— begin —

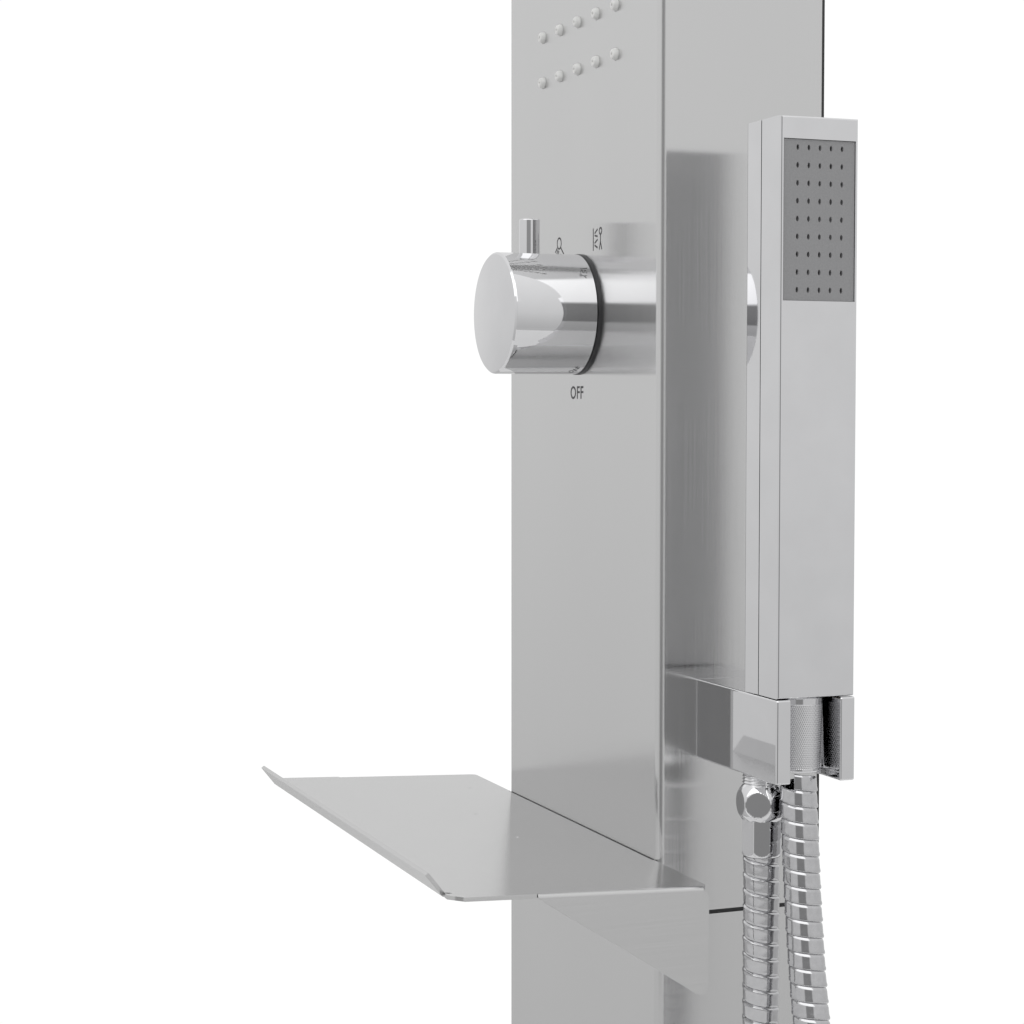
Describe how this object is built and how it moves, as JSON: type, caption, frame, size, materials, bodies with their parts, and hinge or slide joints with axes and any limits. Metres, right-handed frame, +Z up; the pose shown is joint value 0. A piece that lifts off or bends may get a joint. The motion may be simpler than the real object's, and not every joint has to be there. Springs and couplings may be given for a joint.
{
  "type": "rainfall shower column",
  "caption": "Wall-mounted brushed steel shower column with rain head, body jets, control knob, stick handset on a metal hose and a shelf.",
  "frame": {"origin": "middle of the upper wall bracket's two screw holes, on the wall plane", "axes": "+Z up the column, +X to the right seen from the front, the column faces -Y and the wall is the plane y = 0"},
  "size_m": [0.3545, 0.46, 1.5797],
  "materials": {
    "brushed_stainless": "brushed along the column, satin",
    "chrome": "polished chrome plate",
    "hose_chrome": "double-lock chromed metal hose",
    "brass": "plain turned brass",
    "copper_pipe": "drawn copper, dull",
    "zinc_steel": "zinc-plated steel",
    "nozzle_silicone": "translucent light grey silicone",
    "dark_silicone": "dark silicone behind the spray holes",
    "black_rubber": "black rubber seal",
    "grey_plastic": "satin grey ABS",
    "white_plastic": "white acetal",
    "black_plastic": "black acetal"
  },
  "bodies": {
    "root": {"upper_casing": "brushed_stainless", "lower_casing": "brushed_stainless", "seam_joiner": "black_plastic", "bottom_cap": "brushed_stainless", "back_gasket": "black_rubber", "upper_wall_bracket": "zinc_steel", "upper_hanger": "zinc_steel", "lower_wall_bracket": "zinc_steel", "lower_hanger": "zinc_steel", "rain_head_casing": "brushed_stainless", "rain_head_plate": "brushed_stainless", "rain_nozzle_mat": "nozzle_silicone", "rain_chamber": "white_plastic", "head_support_rails": "zinc_steel", "jet_nozzle_mat": "nozzle_silicone", "jet_manifold": "white_plastic", "valve_body": "brass", "valve_cartridge": "white_plastic", "valve_lock_nut": "brass", "knob_ring": "black_plastic", "handset_holder": "chrome", "holder_washer": "black_rubber", "holder_lock_nut": "brass", "outlet_nipple": "chrome", "hose_hex_nut": "chrome", "hose_washer": "black_rubber", "hose_ferrule": "chrome", "shower_hose": "hose_chrome", "shelf": "brushed_stainless", "shelf_screws": "chrome", "shelf_rivet_nuts": "zinc_steel", "inlet_nipple": "brass", "inlet_lock_nut": "brass", "inlet_pipe": "copper_pipe", "rain_feed_pipe": "copper_pipe", "jet_feed_pipe": "copper_pipe", "handset_feed_pipe": "copper_pipe", "union_nuts": "brass"},
    "knob": {"control_knob": "chrome", "knob_pin": "chrome", "knob_spindle": "brass", "knob_grub_screw": "zinc_steel"},
    "hose_end": {"hose_cone_nut": "chrome", "cone_nut_washer": "black_rubber"},
    "handset": {"handset_back_shell": "chrome", "handset_front_shell": "chrome", "handset_spray_plate": "grey_plastic", "handset_nozzle_mat": "dark_silicone", "handset_chamber": "white_plastic", "handset_water_tube": "white_plastic", "handset_stem": "brass"}
  },
  "joints": [
    {"name": "knob_turn", "type": "hinge", "parent": "root", "child": "knob", "pos_m": [0, -0.09, -0.56], "axis": [0, 1, 0], "range_deg": [-180, 180]},
    {"name": "handset_lift", "type": "slide", "parent": "root", "child": "hose_end", "axis": [0, 0, 1], "range_m": [0, 0.08]},
    {"name": "handset_turn", "type": "hinge", "parent": "hose_end", "child": "handset", "pos_m": [0.1315, -0.0385, -0.7], "axis": [0, 0, 1], "continuous": true}
  ]
}
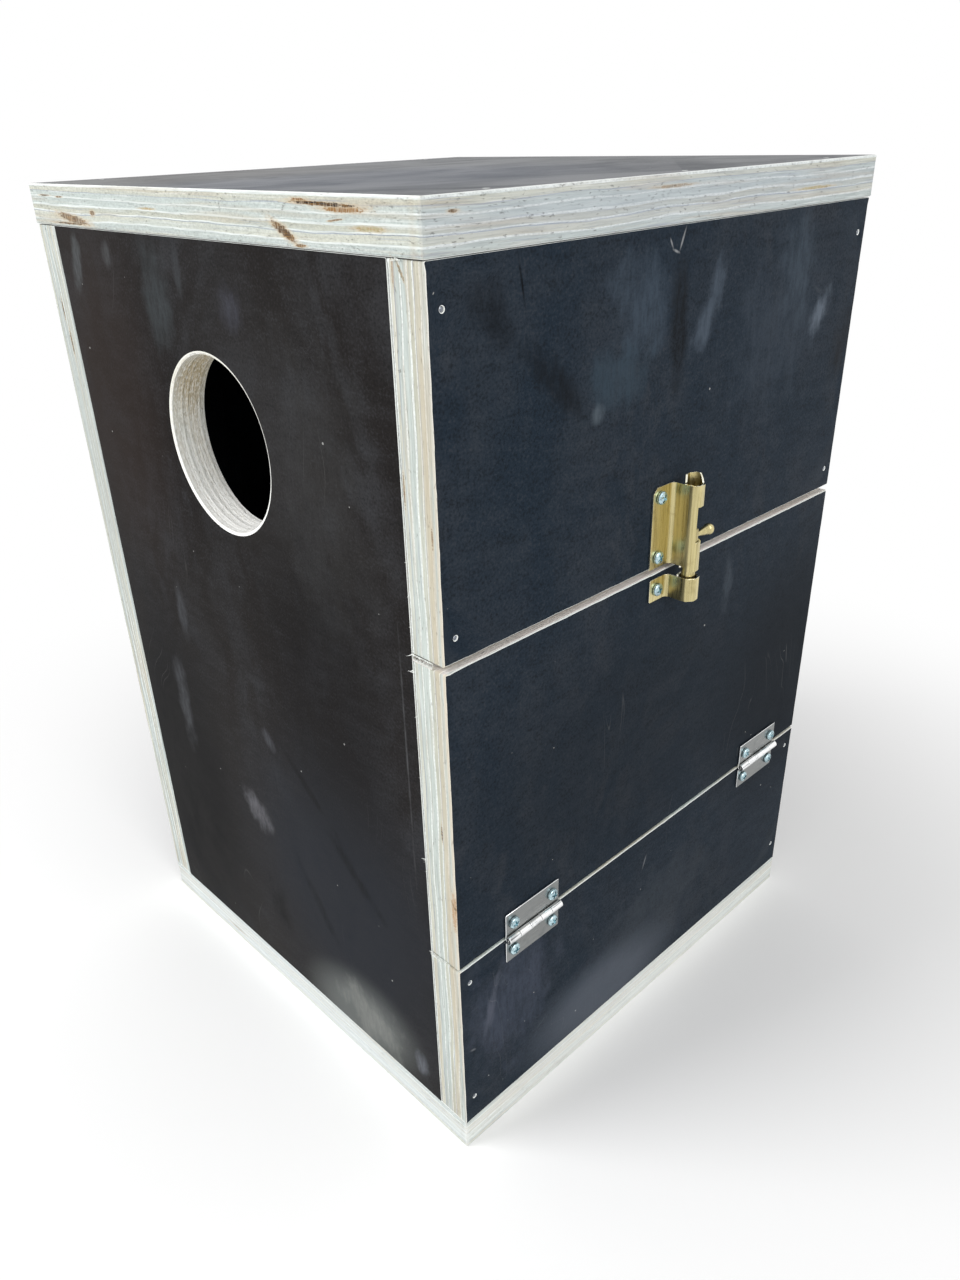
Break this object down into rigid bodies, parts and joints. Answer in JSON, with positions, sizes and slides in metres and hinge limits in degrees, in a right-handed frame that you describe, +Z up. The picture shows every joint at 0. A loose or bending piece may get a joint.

— end —

__The request__. Repeat the entries above exactly, leaving nothing out.

__Full solution__.
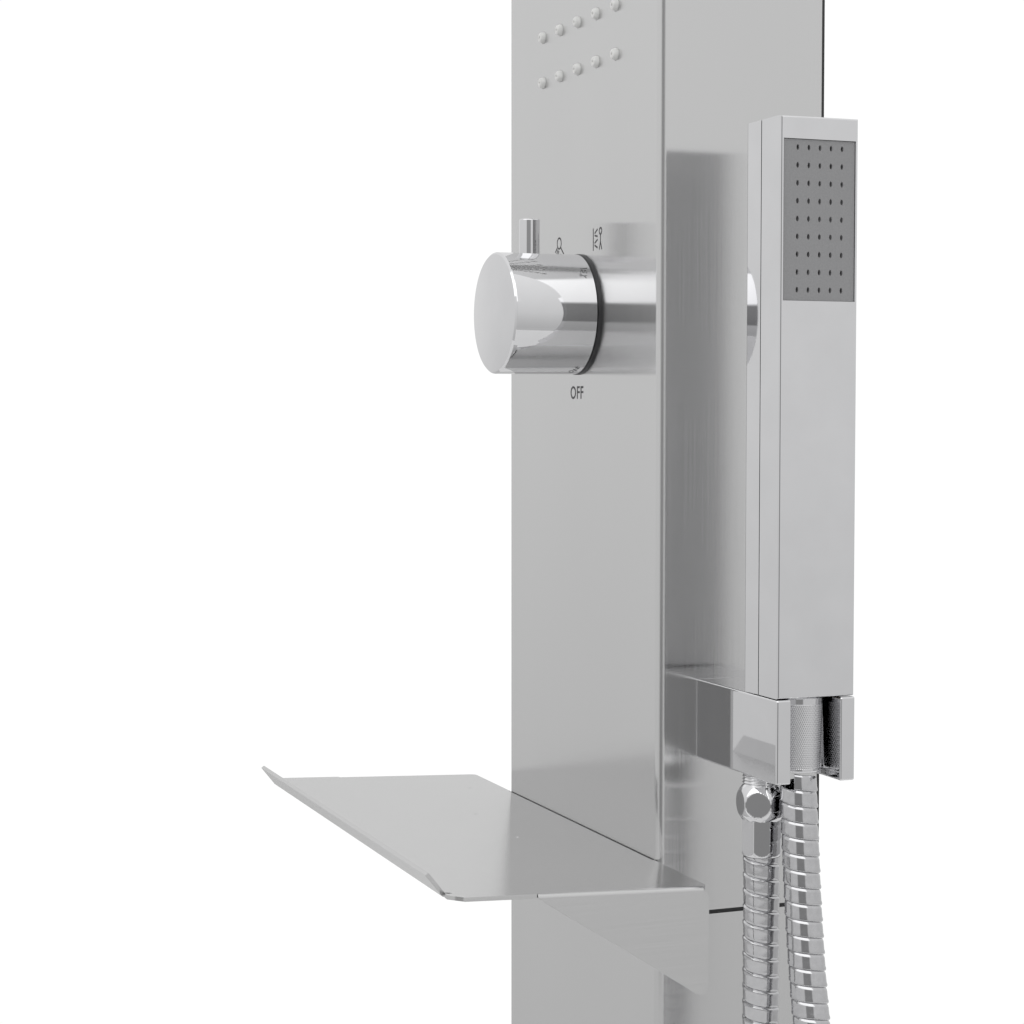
Describe how this object is built and how it moves, as JSON: type, caption, frame, size, materials, bodies with their parts, and hinge or slide joints with axes and any limits. Metres, right-handed frame, +Z up; the pose shown is joint value 0. A piece that lifts off or bends may get a joint. The motion may be simpler than the real object's, and not every joint has to be there. Springs and couplings may be given for a joint.
{
  "type": "rainfall shower column",
  "caption": "Wall-mounted brushed steel shower column with rain head, body jets, control knob, stick handset on a metal hose and a shelf.",
  "frame": {"origin": "middle of the upper wall bracket's two screw holes, on the wall plane", "axes": "+Z up the column, +X to the right seen from the front, the column faces -Y and the wall is the plane y = 0"},
  "size_m": [0.3545, 0.46, 1.5797],
  "materials": {
    "brushed_stainless": "brushed along the column, satin",
    "chrome": "polished chrome plate",
    "hose_chrome": "double-lock chromed metal hose",
    "brass": "plain turned brass",
    "copper_pipe": "drawn copper, dull",
    "zinc_steel": "zinc-plated steel",
    "nozzle_silicone": "translucent light grey silicone",
    "dark_silicone": "dark silicone behind the spray holes",
    "black_rubber": "black rubber seal",
    "grey_plastic": "satin grey ABS",
    "white_plastic": "white acetal",
    "black_plastic": "black acetal"
  },
  "bodies": {
    "root": {"upper_casing": "brushed_stainless", "lower_casing": "brushed_stainless", "seam_joiner": "black_plastic", "bottom_cap": "brushed_stainless", "back_gasket": "black_rubber", "upper_wall_bracket": "zinc_steel", "upper_hanger": "zinc_steel", "lower_wall_bracket": "zinc_steel", "lower_hanger": "zinc_steel", "rain_head_casing": "brushed_stainless", "rain_head_plate": "brushed_stainless", "rain_nozzle_mat": "nozzle_silicone", "rain_chamber": "white_plastic", "head_support_rails": "zinc_steel", "jet_nozzle_mat": "nozzle_silicone", "jet_manifold": "white_plastic", "valve_body": "brass", "valve_cartridge": "white_plastic", "valve_lock_nut": "brass", "knob_ring": "black_plastic", "handset_holder": "chrome", "holder_washer": "black_rubber", "holder_lock_nut": "brass", "outlet_nipple": "chrome", "hose_hex_nut": "chrome", "hose_washer": "black_rubber", "hose_ferrule": "chrome", "shower_hose": "hose_chrome", "shelf": "brushed_stainless", "shelf_screws": "chrome", "shelf_rivet_nuts": "zinc_steel", "inlet_nipple": "brass", "inlet_lock_nut": "brass", "inlet_pipe": "copper_pipe", "rain_feed_pipe": "copper_pipe", "jet_feed_pipe": "copper_pipe", "handset_feed_pipe": "copper_pipe", "union_nuts": "brass"},
    "knob": {"control_knob": "chrome", "knob_pin": "chrome", "knob_spindle": "brass", "knob_grub_screw": "zinc_steel"},
    "hose_end": {"hose_cone_nut": "chrome", "cone_nut_washer": "black_rubber"},
    "handset": {"handset_back_shell": "chrome", "handset_front_shell": "chrome", "handset_spray_plate": "grey_plastic", "handset_nozzle_mat": "dark_silicone", "handset_chamber": "white_plastic", "handset_water_tube": "white_plastic", "handset_stem": "brass"}
  },
  "joints": [
    {"name": "knob_turn", "type": "hinge", "parent": "root", "child": "knob", "pos_m": [0, -0.09, -0.56], "axis": [0, 1, 0], "range_deg": [-180, 180]},
    {"name": "handset_lift", "type": "slide", "parent": "root", "child": "hose_end", "axis": [0, 0, 1], "range_m": [0, 0.08]},
    {"name": "handset_turn", "type": "hinge", "parent": "hose_end", "child": "handset", "pos_m": [0.1315, -0.0385, -0.7], "axis": [0, 0, 1], "continuous": true}
  ]
}
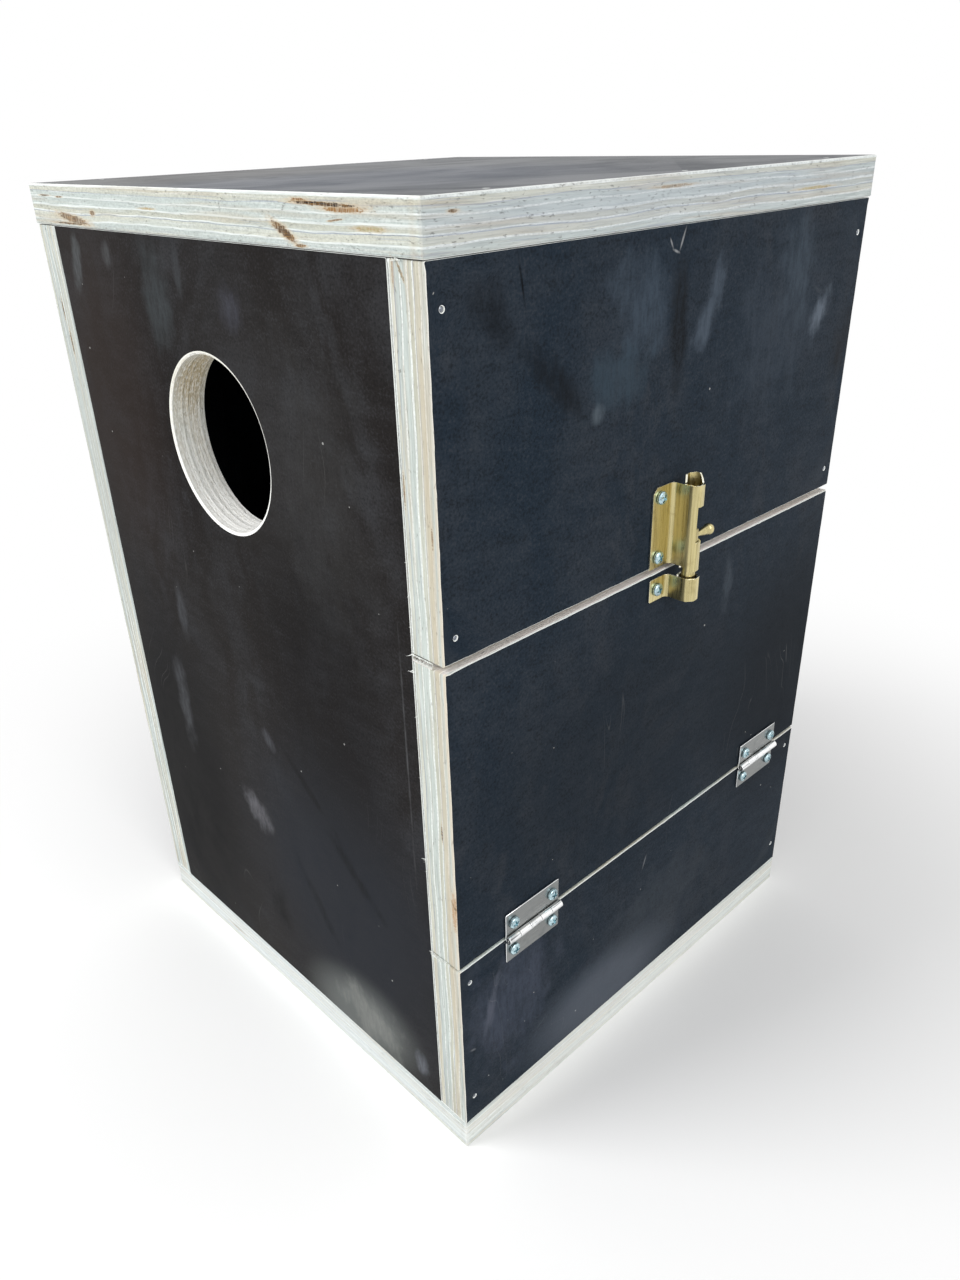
Break this object down into rigid bodies, parts and joints. Answer in JSON, with positions, sizes and slides in metres and hinge limits in degrees, in a right-handed frame that you describe, +Z up. The picture shows every joint at 0. A loose or bending piece may get a joint.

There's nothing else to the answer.